Douthat offers four explanations, none satisfying on its own: Republican obstructionism, the enduring unpopularity of Obamacare, economic pessimism and a string of foreign policy crises ineptly handled.

The Times also ran a piece conservatives have been trashing. Nate Cohen argues that even if the GOP wins the Senate, the close margins in many of the races in red states would suggest, “Republicans have made little progress in attracting voters they would need to take back the White House.”

The gist of his argument is familiar: To win the White House, Republicans must do better with women, minorities and young voters.  They can win back the Senate without doing that. Why? Because by luck of the draw, most of the close races this year are in Republican-leaning states and because Republicans turnout in midterms is heavier than among the Democrats best groups -- women, minorities and young voters. 

This is precisely the argument made, interestingly, by two Republican pollsters in Sunday’s Washington Post. Glen Bolger and Neil Newhouse write that nothing in this election so far has helped the GOP outside of red states and outside their core constituencies. And that isn’t good enough to win a presidential election because the states with the most electoral voters, apart from Texas, aren’t that red – New York, California, Florida, Pennsylvania, Ohio and Illinois.

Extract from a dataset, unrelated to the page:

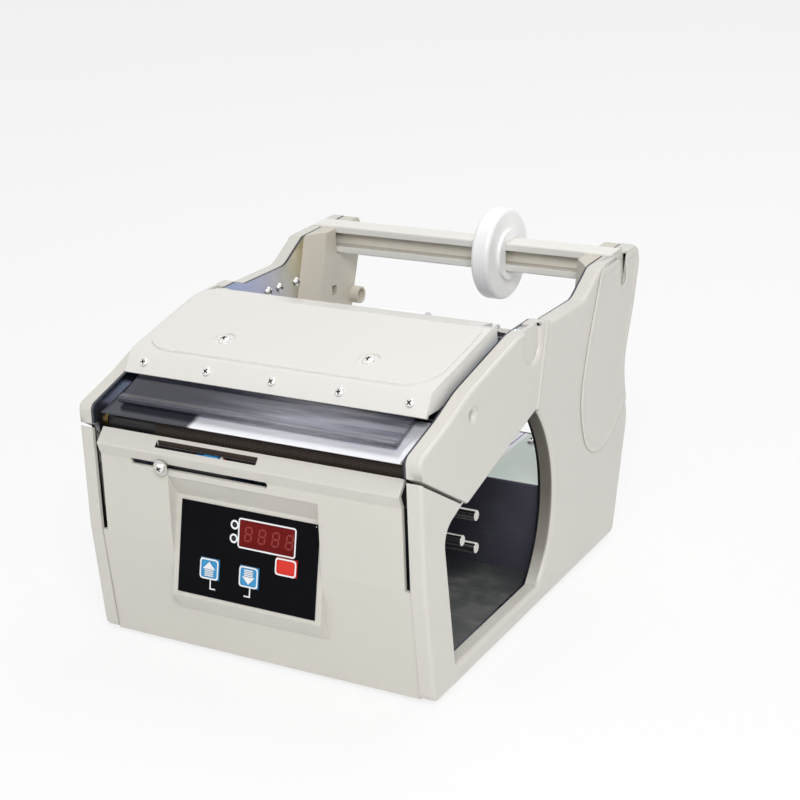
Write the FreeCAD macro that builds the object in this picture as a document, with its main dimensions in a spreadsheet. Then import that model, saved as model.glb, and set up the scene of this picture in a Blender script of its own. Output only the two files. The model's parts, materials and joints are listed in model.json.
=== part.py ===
import FreeCAD, Part
import math
import os
from types import SimpleNamespace
from FreeCAD import Placement, Rotation, Vector

# Electric label dispenser, in millimetres.
# The origin is on the table under the middle of the bounding box. X runs to
# the right, -Y to the front where the label comes out, and +Z up.

os.makedirs("parts", exist_ok=True)
doc = FreeCAD.newDocument("LabelDispenser")

SIZES = {
    # whole object
    "overallWidth": 216.0,
    "footHeight": 2.5,
    "footDiameter": 14.0,
    "footInsetX": 14.0,
    "runClearance": 0.3,
    "shaftClearance": 0.06,

    # side outline, seen from the right
    "frontFootY": -132.5,
    "kinkY": -136.0,
    "kinkZ": 68.0,
    "noseFrontY": -133.2,
    "noseTopZ": 139.2,
    "browY": -101.9,
    "browZ": 147.7,
    "shoulderFrontY": -80.1,
    "shoulderFrontZ": 155.7,
    "shoulderY": -20.5,
    "shoulderZ": 167.2,
    "hingeBossY": 9.0,
    "hingeBossZ": 167.0,
    "dipY": 18.5,
    "dipZ": 163.2,
    "saddleY": 62.0,
    "saddleZ": 161.8,
    "towerFrontY": 85.0,
    "towerTopZ": 174.0,
    "towerRearY": 138.4,
    "rearY": 140.0,
    "rearZ": 162.8,
    "neckY": 130.4,
    "neckZ": 137.5,
    "waistY": 113.8,
    "waistZ": 105.4,
    "bulgeY": 120.4,
    "bulgeZ": 70.0,
    "rearFootY": 95.7,

    # side covers
    "coverDepth": 9.5,
    "coverWall": 2.2,
    "coverRound": 2.0,
    "shieldRise": 0.8,
    "shieldMargin": 3.4,
    "shieldTopY": 93.0,
    "shieldNeckY": 67.0,
    "shieldFrontY": 52.0,
    "postDiameter": 7.0,
    "slitWidth": 1.8,
    "slitFrontZ": 127.4,
    "slitRearY": -92.0,
    "slitRearZ": 99.5,
    "openingFrontY": -107.3,
    "openingBottomZ": 12.5,
    "openingKneeY": -112.4,
    "openingKneeZ": 91.4,
    "openingArcY": -62.2,
    "openingArcZ": 68.5,
    "openingArcRadius": 77.0,
    "noseTipY": -86.0,
    "noseRearY": -3.5,
    "noseRearZ": 118.4,

    # small screws
    "noseScrewDiameter": 4.6,
    "noseScrewSink": 4.2,
    "plateScrewDiameter": 6.4,

    # steel side plates
    "plateThickness": 1.5,
    "plateInset": 0.4,
    "plateFrontY": -127.3,

    # hinge
    "hingeY": -7.0,
    "hingeZ": 162.5,
    "hingeShaftDiameter": 5.0,
    "hingeNutFlats": 8.0,
    "hingeNutLength": 3.8,
    "hingeRecessWidth": 18.0,
    "hingeRecessShift": 1.5,
    "hingeRecessDepth": 2.0,
    "hingeRecessBottom": 147.0,

    # front panel
    "panelWall": 2.4,
    "panelFootY": -131.2,
    "panelKinkY": -135.4,
    "panelLipY": -133.4,
    "panelLipZ": 111.5,
    "panelRidgeY": -136.0,
    "panelRidgeZ": 118.8,
    "panelLedgeY": -128.8,
    "panelLedgeZ": 126.0,
    "panelNarrowing": 3.4,
    "panelStepZ": 66.5,

    # display housing in the front panel
    "bezelCentreX": -2.7,
    "bezelWidth": 95.0,
    "bezelTopY": -126.5,
    "bezelTopZ": 92.8,
    "bezelBottomY": -140.0,
    "bezelBottomZ": 38.2,
    "bezelFootZ": 26.0,
    "membraneSideMargin": 3.5,
    "membraneHeight": 51.2,
    "membraneThickness": 0.5,
    "windowWidth": 35.0,
    "windowHeight": 14.8,
    "windowLeft": 38.2,
    "windowTop": 5.0,
    "keyWidth": 12.0,
    "keyHeight": 11.4,
    "resetWidth": 13.2,
    "resetHeight": 9.4,
    "keyProud": 0.9,
    "keyUpLeft": 20.5,
    "keyDownLeft": 46.0,
    "keyRowTop": 35.4,
    "resetLeft": 69.0,
    "resetTop": 26.0,
    "boardPostInset": 8.0,
    "boardGap": 6.0,
    "boardThickness": 1.6,

    # sensor carriage and its slots
    "sensorSlotLeft": -74.4,
    "sensorSlotLength": 88.2,
    "sensorSlotHeight": 3.2,
    "sensorSlotZ": 110.6,
    "sensorWindowLeft": -57.0,
    "sensorWindowLength": 65.0,
    "sensorScrewX": -53.0,
    "sensorBlockLength": 48.0,
    "sensorBlockDepth": 4.6,
    "sensorBlockHeight": 12.0,
    "sensorHeadLength": 12.0,

    # peel plate and label deck
    "peelFrontY": -131.2,
    "peelFrontZ": 135.0,
    "peelSlope": 0.268,
    "peelRearY": -101.0,
    "peelThickness": 1.2,
    "peelSideGap": 3.4,
    "deckRearY": -24.0,
    "deckSlope": 0.18,
    "deckThickness": 1.2,

    # rollers
    "driveY": -118.0,
    "driveZ": 126.5,
    "driveRollerDiameter": 16.0,
    "driveShaftDiameter": 6.0,
    "pressRollerDiameter": 12.0,
    "pressShaftDiameter": 4.0,
    "rollerEndGap": 2.4,
    "bushFlange": 1.6,
    "bushWall": 1.6,

    # take-up of the waste web
    "hubY": -60.5,
    "hubZ": 65.5,
    "hubDiameter": 34.0,
    "hubThickness": 6.0,
    "hubShaftDiameter": 8.0,
    "pinCircle": 21.4,
    "pinDiameter": 6.0,
    "pinEndGap": 3.0,

    # motor and belts behind the left cover
    "motorY": -122.5,
    "motorZ": 60.0,
    "motorDiameter": 19.0,
    "motorLength": 34.0,
    "motorShaftDiameter": 2.0,
    "beltThickness": 0.9,
    "beltWidth": 1.8,
    "beltSideGap": 0.15,
    "pulleyFlange": 0.4,
    "drivePulleyDiameter": 16.0,
    "motorPulleyDiameter": 9.0,
    "takeupPulleyDiameter": 30.0,

    # waste chamber and base
    "sheetThickness": 1.2,
    "floorThickness": 1.0,
    "baseThickness": 1.5,
    "baseFlange": 13.0,
    "chamberWallY": 20.0,
    "chamberTopZ": 61.4,
    "partitionTopZ": 96.0,
    "rearPanelY": 92.0,
    "jackFromSide": 37.0,
    "jackZ": 30.0,
    "jackBore": 5.6,
    "jackDepth": 9.0,
    "switchFromSide": 37.0,
    "switchWidth": 19.0,
    "switchHeight": 13.0,

    # towers and the reel
    "linerThickness": 10.0,
    "linerFloorZ": 112.0,
    "linerFrontY": 97.0,
    "linerFrontLean": 21.0,
    "linerChamfer": 11.0,
    "linerPocketY": 101.5,
    "linerPocketZ": 134.5,
    "linerPocketSide": 5.6,
    "linerBossY": 124.0,
    "linerBossZ": 125.0,
    "linerBossDiameter": 11.2,
    "linerBossBore": 8.0,
    "linerBossLength": 6.0,
    "barY": 115.0,
    "barBottomZ": 157.5,
    "barEndReach": 4.9,
    "barHeight": 18.0,
    "barDepth": 14.0,
    "barWeb": 3.4,
    "barFlange": 4.6,
    "discDiameter": 56.0,
    "discThickness": 12.0,
    "discX": 26.0,
    "towerRecessWidth": 12.5,
    "towerRecessBottom": 153.0,
    "guideY": 26.0,
    "guideZ": 147.0,
    "guideShaftDiameter": 6.0,
    "collarDiameter": 18.0,
    "collarLength": 30.0,
    "collarX": 8.0,

    # top cover
    "lidSideGap": 2.0,
    "lidRim": 3.0,
    "lidWall": 2.2,
    "lidLipY": -105.0,
    "lidLipZ": 149.6,
    "lidBrowY": -97.5,
    "lidBrowZ": 160.6,
    "lidCrestY": -30.0,
    "lidCrestZ": 173.0,
    "lidRearY": -12.0,
    "lidRearZ": 169.4,
    "lidPanelRise": 1.0,
    "lidPanelCorner": 20.0,
    "lidPanelMargin": 3.0,
    "lidScrewPitch": 42.0,
    "lidScrewDiameter": 5.4,
    "coverScrewDiameter": 7.0,
    "coverPlateThickness": 1.2,
    "lidPlateScrewX": 46.0,
    "lidPlateScrewY": -77.0,
    "guardThickness": 2.0,
    "guardLipY": -122.0,
    "guardLipZ": 140.2,
    "guardSideGap": 5.0,
}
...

[RELATED: Republicans favored, but extra innings possible]

One other person is hammering away at this to anyone who will listen: Rand Paul. 

Last week, Paul declared that the Republican brand “sucks.” On Sunday, Paul made the rounds of the Washington talk shows to hammer home the point. “The things the (Republican) senator from Kentucky criticized his party for: “dumb” voter ID laws, a “broken” party brand, and a “wall” between it and African-Americans,” the Atlantic noted.

Speaking of brands that suck, Steven Pearlstein, an economics writer at the Post, thinks that the Democrats also have a brand problem.  But their mistake was running away from their brand by running away from Obama; that muddled their message, undermined their accomplishments and forged no positive message. Smart businesses do the opposite, even when they are in trouble.

What’s true for companies also applies to political parties. And from that standpoint, the performance of the Obama White House and his party’s congressional candidates has largely been a case study in how to destroy brand equity: Democratic candidates begging the Democratic president not to campaign for them and, in one memorable instance, refusing even to say whether she voted for him. The president and candidates rarely mentioning, let alone defending, their landmark health reform legislation. Party leaders pleading with the president not to take executive actions on immigration or climate change before the election. A Democratic Senate willing to put off action on urgent or popular issues out of fear that Republicans will force tough votes on controversial amendments.

Now, on the eve of the election, Democratic candidates find themselves caught in a vicious cycle in which their refusal to embrace and defend their party’s brand is discouraging the faithful and turning away the undecided, threatening their election prospects still further. What Benjamin Franklin said of revolutions also applies to political campaigns: Those who don’t hang together will surely hang separately.